__COLLECTED MATERIAL__.
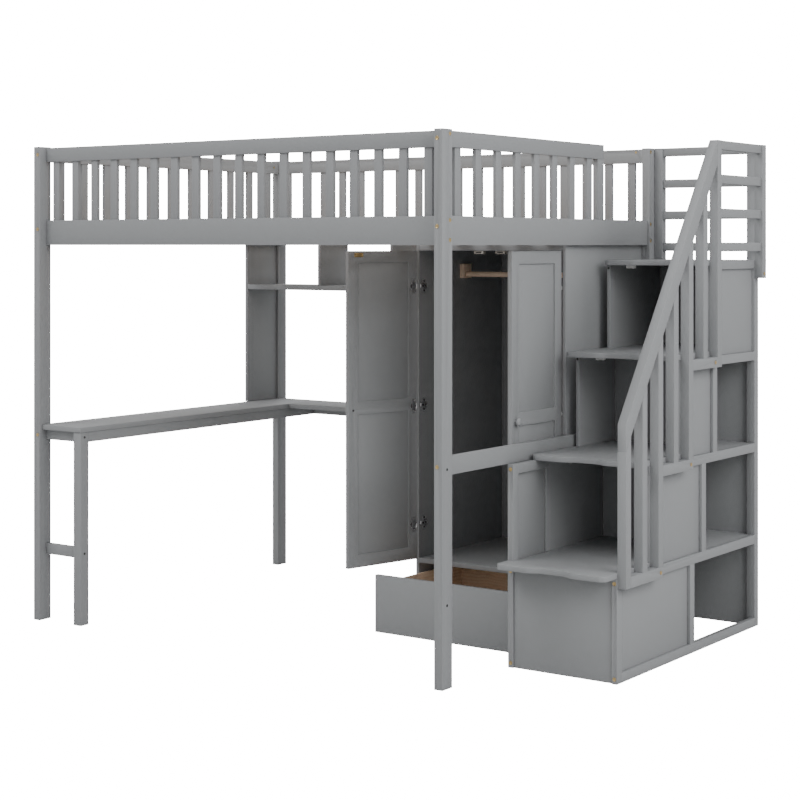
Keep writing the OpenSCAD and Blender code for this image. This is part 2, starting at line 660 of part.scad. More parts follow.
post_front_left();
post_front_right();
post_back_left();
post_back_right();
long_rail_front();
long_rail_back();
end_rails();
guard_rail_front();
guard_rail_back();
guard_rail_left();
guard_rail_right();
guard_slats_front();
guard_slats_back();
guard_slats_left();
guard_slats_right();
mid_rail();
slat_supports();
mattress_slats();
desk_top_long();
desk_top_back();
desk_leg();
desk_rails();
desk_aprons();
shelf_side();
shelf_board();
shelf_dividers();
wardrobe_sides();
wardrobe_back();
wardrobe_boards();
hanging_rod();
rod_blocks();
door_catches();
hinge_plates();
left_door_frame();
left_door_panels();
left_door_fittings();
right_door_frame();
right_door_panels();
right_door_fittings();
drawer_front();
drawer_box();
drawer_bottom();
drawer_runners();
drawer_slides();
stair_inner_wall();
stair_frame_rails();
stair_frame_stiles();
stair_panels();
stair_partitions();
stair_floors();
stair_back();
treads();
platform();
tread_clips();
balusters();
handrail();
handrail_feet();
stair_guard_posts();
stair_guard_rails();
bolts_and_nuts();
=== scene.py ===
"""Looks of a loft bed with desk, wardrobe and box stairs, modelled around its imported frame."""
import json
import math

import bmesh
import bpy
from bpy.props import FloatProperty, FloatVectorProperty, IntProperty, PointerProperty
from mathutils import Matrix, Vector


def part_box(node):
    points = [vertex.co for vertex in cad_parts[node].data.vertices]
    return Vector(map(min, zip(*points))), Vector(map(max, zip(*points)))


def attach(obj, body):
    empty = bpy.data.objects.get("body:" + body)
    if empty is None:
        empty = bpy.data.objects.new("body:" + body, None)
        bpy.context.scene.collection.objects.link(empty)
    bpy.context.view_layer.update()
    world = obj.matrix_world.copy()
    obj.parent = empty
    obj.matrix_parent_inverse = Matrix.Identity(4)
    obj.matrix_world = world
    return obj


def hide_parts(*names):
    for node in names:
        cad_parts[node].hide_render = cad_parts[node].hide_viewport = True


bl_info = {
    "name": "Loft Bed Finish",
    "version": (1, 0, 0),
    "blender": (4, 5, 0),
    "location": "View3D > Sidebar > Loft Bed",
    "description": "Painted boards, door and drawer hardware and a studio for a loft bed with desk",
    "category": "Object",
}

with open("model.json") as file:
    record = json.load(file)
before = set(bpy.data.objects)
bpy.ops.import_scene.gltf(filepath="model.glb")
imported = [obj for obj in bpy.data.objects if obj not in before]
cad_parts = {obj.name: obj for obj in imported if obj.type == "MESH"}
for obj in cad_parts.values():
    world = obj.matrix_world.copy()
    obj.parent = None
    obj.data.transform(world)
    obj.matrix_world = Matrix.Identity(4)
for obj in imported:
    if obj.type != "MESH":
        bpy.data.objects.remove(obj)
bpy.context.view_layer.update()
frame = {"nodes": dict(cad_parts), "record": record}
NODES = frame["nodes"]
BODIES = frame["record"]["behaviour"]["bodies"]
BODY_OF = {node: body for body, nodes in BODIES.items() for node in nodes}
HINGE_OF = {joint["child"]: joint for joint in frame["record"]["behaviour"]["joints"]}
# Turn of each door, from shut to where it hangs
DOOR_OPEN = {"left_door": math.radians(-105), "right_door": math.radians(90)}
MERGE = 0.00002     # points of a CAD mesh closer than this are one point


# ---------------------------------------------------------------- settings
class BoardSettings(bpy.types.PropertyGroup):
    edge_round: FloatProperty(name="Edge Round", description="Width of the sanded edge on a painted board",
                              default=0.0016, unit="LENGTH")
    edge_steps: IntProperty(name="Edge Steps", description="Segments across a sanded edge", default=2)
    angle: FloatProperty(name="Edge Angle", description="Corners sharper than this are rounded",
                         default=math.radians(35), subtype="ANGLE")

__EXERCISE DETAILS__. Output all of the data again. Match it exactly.

__WRITTEN SOLUTION__.
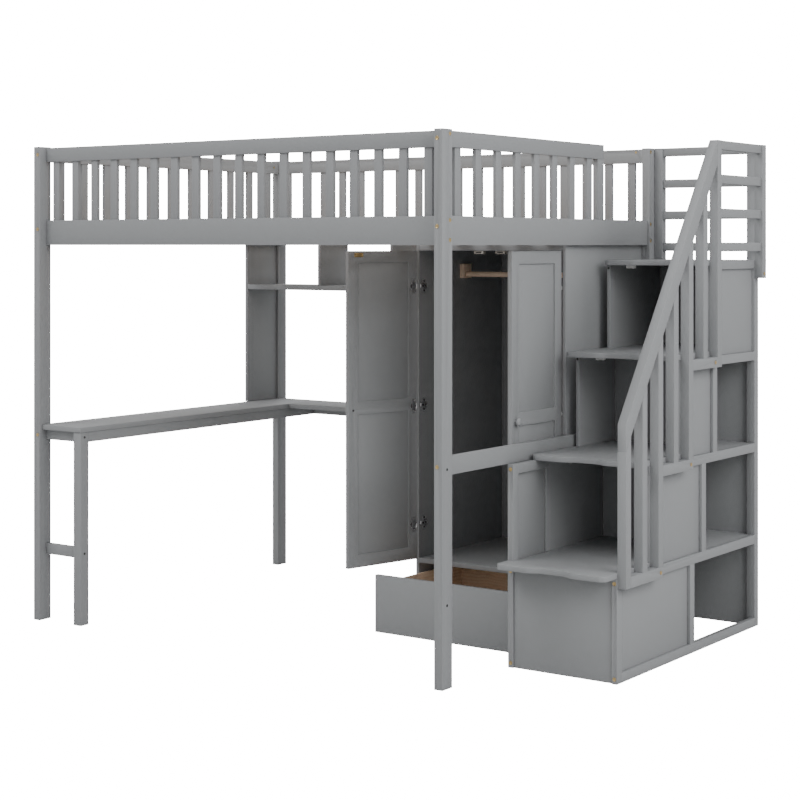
Keep writing the OpenSCAD and Blender code for this image. This is part 2, starting at line 660 of part.scad. More parts follow.
post_front_left();
post_front_right();
post_back_left();
post_back_right();
long_rail_front();
long_rail_back();
end_rails();
guard_rail_front();
guard_rail_back();
guard_rail_left();
guard_rail_right();
guard_slats_front();
guard_slats_back();
guard_slats_left();
guard_slats_right();
mid_rail();
slat_supports();
mattress_slats();
desk_top_long();
desk_top_back();
desk_leg();
desk_rails();
desk_aprons();
shelf_side();
shelf_board();
shelf_dividers();
wardrobe_sides();
wardrobe_back();
wardrobe_boards();
hanging_rod();
rod_blocks();
door_catches();
hinge_plates();
left_door_frame();
left_door_panels();
left_door_fittings();
right_door_frame();
right_door_panels();
right_door_fittings();
drawer_front();
drawer_box();
drawer_bottom();
drawer_runners();
drawer_slides();
stair_inner_wall();
stair_frame_rails();
stair_frame_stiles();
stair_panels();
stair_partitions();
stair_floors();
stair_back();
treads();
platform();
tread_clips();
balusters();
handrail();
handrail_feet();
stair_guard_posts();
stair_guard_rails();
bolts_and_nuts();
=== scene.py ===
"""Looks of a loft bed with desk, wardrobe and box stairs, modelled around its imported frame."""
import json
import math

import bmesh
import bpy
from bpy.props import FloatProperty, FloatVectorProperty, IntProperty, PointerProperty
from mathutils import Matrix, Vector


def part_box(node):
    points = [vertex.co for vertex in cad_parts[node].data.vertices]
    return Vector(map(min, zip(*points))), Vector(map(max, zip(*points)))


def attach(obj, body):
    empty = bpy.data.objects.get("body:" + body)
    if empty is None:
        empty = bpy.data.objects.new("body:" + body, None)
        bpy.context.scene.collection.objects.link(empty)
    bpy.context.view_layer.update()
    world = obj.matrix_world.copy()
    obj.parent = empty
    obj.matrix_parent_inverse = Matrix.Identity(4)
    obj.matrix_world = world
    return obj


def hide_parts(*names):
    for node in names:
        cad_parts[node].hide_render = cad_parts[node].hide_viewport = True


bl_info = {
    "name": "Loft Bed Finish",
    "version": (1, 0, 0),
    "blender": (4, 5, 0),
    "location": "View3D > Sidebar > Loft Bed",
    "description": "Painted boards, door and drawer hardware and a studio for a loft bed with desk",
    "category": "Object",
}

with open("model.json") as file:
    record = json.load(file)
before = set(bpy.data.objects)
bpy.ops.import_scene.gltf(filepath="model.glb")
imported = [obj for obj in bpy.data.objects if obj not in before]
cad_parts = {obj.name: obj for obj in imported if obj.type == "MESH"}
for obj in cad_parts.values():
    world = obj.matrix_world.copy()
    obj.parent = None
    obj.data.transform(world)
    obj.matrix_world = Matrix.Identity(4)
for obj in imported:
    if obj.type != "MESH":
        bpy.data.objects.remove(obj)
bpy.context.view_layer.update()
frame = {"nodes": dict(cad_parts), "record": record}
NODES = frame["nodes"]
BODIES = frame["record"]["behaviour"]["bodies"]
BODY_OF = {node: body for body, nodes in BODIES.items() for node in nodes}
HINGE_OF = {joint["child"]: joint for joint in frame["record"]["behaviour"]["joints"]}
# Turn of each door, from shut to where it hangs
DOOR_OPEN = {"left_door": math.radians(-105), "right_door": math.radians(90)}
MERGE = 0.00002     # points of a CAD mesh closer than this are one point


# ---------------------------------------------------------------- settings
class BoardSettings(bpy.types.PropertyGroup):
    edge_round: FloatProperty(name="Edge Round", description="Width of the sanded edge on a painted board",
                              default=0.0016, unit="LENGTH")
    edge_steps: IntProperty(name="Edge Steps", description="Segments across a sanded edge", default=2)
    angle: FloatProperty(name="Edge Angle", description="Corners sharper than this are rounded",
                         default=math.radians(35), subtype="ANGLE")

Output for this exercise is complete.